Where a line in the listing contains the string "each", copy that line out.

++++ DATA IN THIS EXERCISE ++++

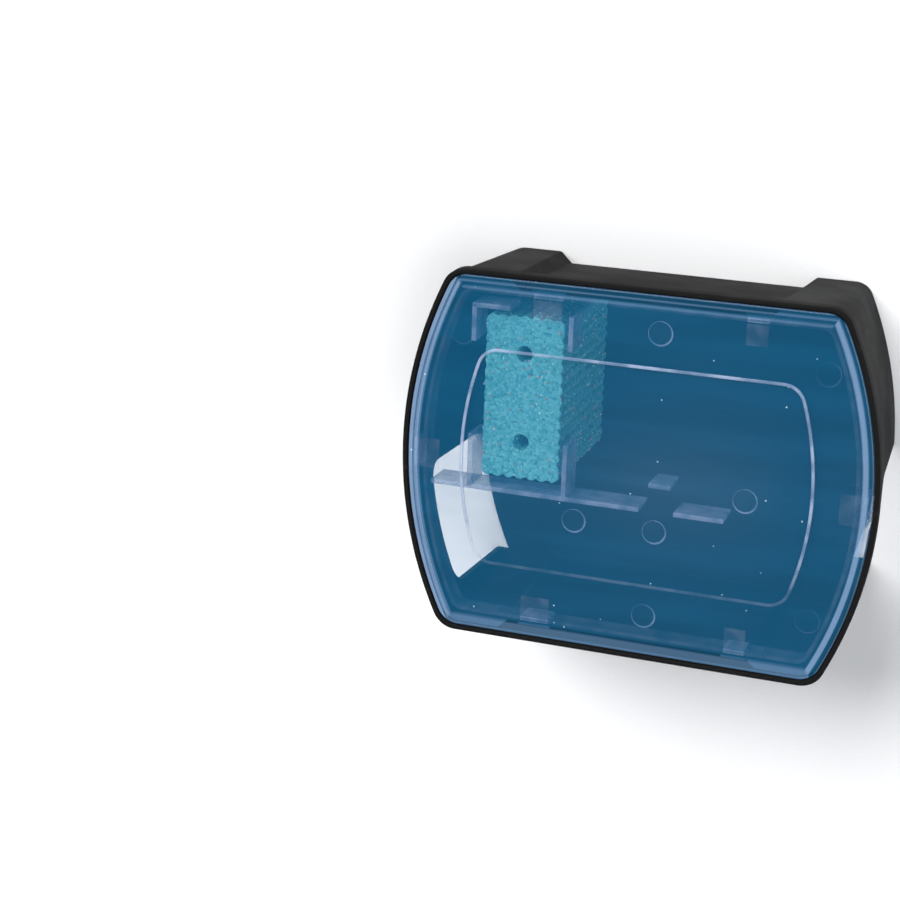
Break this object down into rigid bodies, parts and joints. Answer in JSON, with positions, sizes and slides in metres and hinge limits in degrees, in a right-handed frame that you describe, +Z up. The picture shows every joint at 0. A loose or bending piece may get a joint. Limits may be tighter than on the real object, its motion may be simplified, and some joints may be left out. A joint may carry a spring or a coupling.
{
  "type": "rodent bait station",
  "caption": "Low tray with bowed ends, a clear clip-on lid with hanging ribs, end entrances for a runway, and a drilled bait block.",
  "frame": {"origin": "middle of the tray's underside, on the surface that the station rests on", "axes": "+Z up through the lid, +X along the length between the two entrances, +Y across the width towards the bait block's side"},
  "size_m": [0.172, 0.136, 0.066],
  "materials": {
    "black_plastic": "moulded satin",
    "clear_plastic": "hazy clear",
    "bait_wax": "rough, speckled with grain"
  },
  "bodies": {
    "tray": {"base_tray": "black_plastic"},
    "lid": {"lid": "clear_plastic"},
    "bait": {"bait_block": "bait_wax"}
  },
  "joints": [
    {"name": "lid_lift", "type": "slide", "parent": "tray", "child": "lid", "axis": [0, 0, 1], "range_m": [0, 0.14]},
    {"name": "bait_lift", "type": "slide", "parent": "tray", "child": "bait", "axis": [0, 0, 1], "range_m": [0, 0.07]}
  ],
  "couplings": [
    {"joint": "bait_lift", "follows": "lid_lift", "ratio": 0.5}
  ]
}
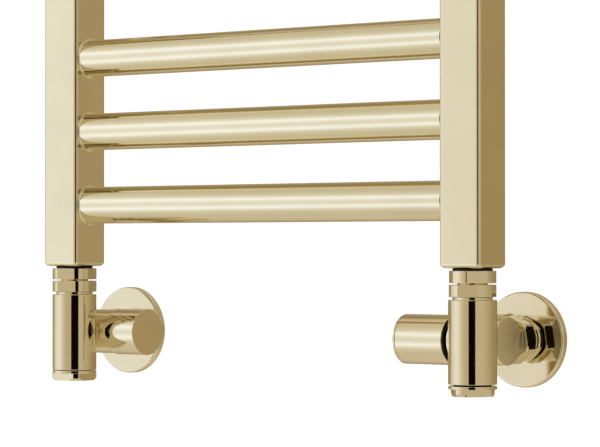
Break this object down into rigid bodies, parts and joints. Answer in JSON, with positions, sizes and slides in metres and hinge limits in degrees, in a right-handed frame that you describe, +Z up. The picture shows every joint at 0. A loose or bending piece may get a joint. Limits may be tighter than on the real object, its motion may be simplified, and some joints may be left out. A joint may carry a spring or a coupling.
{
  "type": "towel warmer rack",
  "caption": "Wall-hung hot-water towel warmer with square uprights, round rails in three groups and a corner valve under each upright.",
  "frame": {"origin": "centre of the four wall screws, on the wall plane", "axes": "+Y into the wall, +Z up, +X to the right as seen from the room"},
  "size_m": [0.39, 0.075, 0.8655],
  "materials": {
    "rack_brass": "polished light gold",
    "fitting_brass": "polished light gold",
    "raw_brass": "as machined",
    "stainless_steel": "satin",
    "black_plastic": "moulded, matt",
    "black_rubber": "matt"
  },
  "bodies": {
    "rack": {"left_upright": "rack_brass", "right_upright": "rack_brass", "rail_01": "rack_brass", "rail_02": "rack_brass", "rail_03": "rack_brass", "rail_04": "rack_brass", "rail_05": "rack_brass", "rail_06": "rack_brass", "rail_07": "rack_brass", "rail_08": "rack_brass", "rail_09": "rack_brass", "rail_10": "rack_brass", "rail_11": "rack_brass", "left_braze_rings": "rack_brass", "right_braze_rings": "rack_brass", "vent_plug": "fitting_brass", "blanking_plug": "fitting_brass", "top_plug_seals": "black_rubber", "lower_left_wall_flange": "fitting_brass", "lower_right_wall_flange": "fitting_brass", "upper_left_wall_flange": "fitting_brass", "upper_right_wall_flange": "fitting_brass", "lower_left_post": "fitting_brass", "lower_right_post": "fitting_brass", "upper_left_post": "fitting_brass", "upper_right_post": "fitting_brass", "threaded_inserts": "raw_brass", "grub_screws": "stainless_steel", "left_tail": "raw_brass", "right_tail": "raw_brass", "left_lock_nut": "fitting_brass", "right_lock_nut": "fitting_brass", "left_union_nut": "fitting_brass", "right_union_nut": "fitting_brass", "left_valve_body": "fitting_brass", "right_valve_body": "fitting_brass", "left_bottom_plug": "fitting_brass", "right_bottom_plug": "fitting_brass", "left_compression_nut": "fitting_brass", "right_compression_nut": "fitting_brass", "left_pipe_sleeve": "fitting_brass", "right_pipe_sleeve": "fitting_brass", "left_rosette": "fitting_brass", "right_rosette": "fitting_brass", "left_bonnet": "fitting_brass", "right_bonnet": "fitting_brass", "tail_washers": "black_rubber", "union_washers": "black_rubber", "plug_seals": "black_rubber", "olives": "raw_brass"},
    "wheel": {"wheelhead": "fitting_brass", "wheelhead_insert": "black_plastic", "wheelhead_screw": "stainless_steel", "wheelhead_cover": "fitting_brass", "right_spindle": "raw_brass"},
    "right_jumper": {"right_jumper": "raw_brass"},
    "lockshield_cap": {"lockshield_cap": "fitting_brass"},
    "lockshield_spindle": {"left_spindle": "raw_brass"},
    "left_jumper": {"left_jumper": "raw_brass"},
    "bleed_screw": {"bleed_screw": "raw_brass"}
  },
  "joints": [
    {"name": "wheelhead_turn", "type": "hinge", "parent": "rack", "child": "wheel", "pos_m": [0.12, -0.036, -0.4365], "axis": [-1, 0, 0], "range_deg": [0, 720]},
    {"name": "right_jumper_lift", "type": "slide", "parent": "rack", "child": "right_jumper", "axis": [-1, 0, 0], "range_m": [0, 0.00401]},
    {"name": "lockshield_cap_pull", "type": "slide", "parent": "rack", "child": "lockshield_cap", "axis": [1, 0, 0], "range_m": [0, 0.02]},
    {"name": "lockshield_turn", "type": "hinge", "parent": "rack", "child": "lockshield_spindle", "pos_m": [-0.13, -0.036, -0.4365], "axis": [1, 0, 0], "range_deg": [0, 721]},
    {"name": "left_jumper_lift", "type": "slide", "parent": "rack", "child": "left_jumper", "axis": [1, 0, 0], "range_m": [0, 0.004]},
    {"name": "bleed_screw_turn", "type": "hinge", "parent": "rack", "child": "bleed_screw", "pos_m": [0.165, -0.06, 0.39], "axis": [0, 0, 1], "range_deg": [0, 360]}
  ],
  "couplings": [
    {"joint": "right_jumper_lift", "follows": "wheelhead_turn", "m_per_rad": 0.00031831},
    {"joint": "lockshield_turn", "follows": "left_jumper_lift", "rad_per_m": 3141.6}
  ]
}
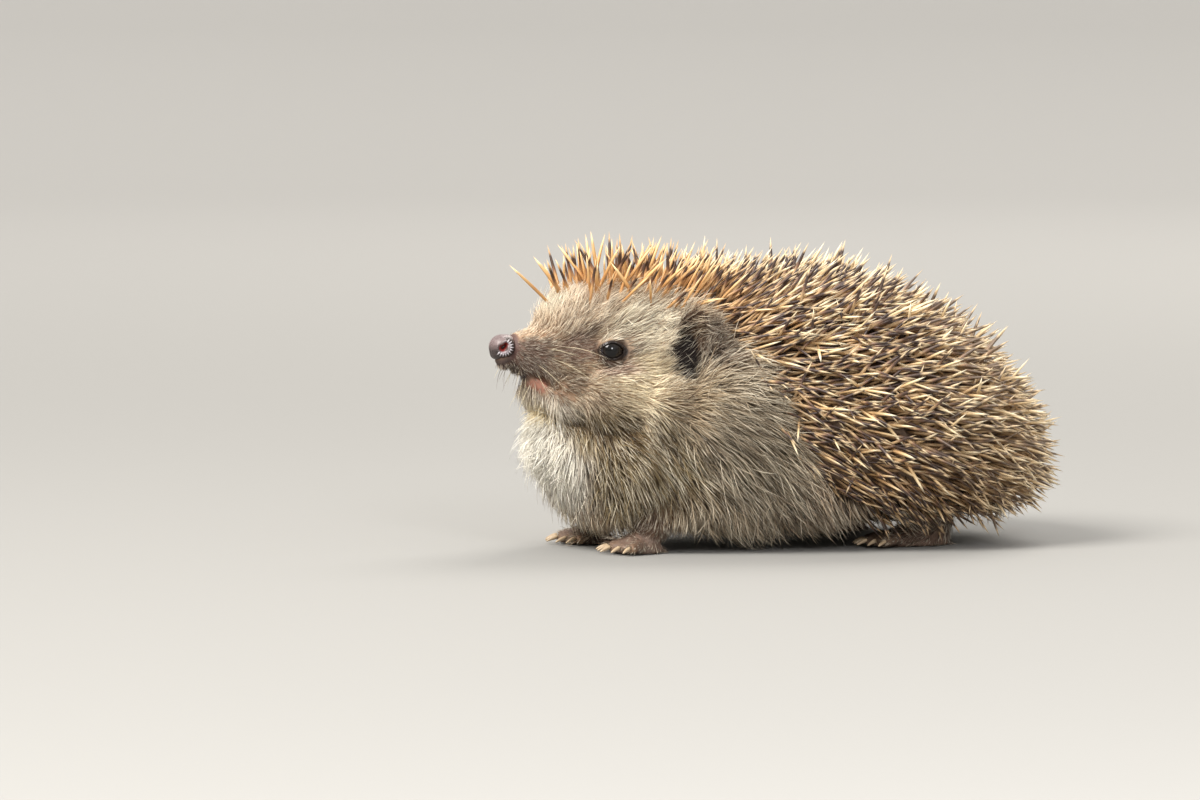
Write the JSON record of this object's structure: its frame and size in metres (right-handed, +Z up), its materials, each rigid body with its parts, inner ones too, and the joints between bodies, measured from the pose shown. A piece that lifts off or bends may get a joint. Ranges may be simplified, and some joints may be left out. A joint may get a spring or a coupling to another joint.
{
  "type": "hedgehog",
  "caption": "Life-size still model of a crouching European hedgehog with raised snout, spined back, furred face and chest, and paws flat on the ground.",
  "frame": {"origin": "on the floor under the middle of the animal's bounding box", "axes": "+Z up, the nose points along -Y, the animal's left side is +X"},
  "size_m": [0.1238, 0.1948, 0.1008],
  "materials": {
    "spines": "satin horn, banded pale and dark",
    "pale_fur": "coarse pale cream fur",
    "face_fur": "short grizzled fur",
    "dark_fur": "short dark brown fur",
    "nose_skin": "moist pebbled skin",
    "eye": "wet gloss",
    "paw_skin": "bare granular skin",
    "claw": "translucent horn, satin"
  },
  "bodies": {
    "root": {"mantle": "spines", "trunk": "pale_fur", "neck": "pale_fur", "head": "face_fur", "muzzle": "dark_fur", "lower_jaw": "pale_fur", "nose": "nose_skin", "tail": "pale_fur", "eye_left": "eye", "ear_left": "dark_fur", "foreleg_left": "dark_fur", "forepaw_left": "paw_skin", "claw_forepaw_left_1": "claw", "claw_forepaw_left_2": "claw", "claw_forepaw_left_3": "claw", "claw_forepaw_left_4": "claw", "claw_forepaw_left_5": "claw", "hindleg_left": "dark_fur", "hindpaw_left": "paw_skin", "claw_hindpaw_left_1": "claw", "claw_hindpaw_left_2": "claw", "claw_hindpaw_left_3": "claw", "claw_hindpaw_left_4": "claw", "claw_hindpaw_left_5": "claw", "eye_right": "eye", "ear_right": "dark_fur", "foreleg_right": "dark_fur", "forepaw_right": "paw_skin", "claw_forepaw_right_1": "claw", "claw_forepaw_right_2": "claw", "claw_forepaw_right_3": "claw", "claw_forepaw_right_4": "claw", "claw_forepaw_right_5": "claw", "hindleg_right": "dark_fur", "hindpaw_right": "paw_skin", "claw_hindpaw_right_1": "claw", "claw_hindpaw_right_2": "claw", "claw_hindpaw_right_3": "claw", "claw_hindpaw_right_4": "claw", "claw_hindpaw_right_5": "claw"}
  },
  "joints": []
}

++++

● RESPONSE TO THIS EXERCISE
  "caption": "Wall-hung hot-water towel warmer with square uprights, round rails in three groups and a corner valve under each upright.",
Write the JSON record of this object's structure: its frame and size in metres (right-handed, +Z up), its materials, each rigid body with its parts, inner ones too, and the joints between bodies, measured from the pose shown. A piece that lifts off or bends may get a joint. Ranges may be simplified, and some joints may be left out. A joint may get a spring or a coupling to another joint.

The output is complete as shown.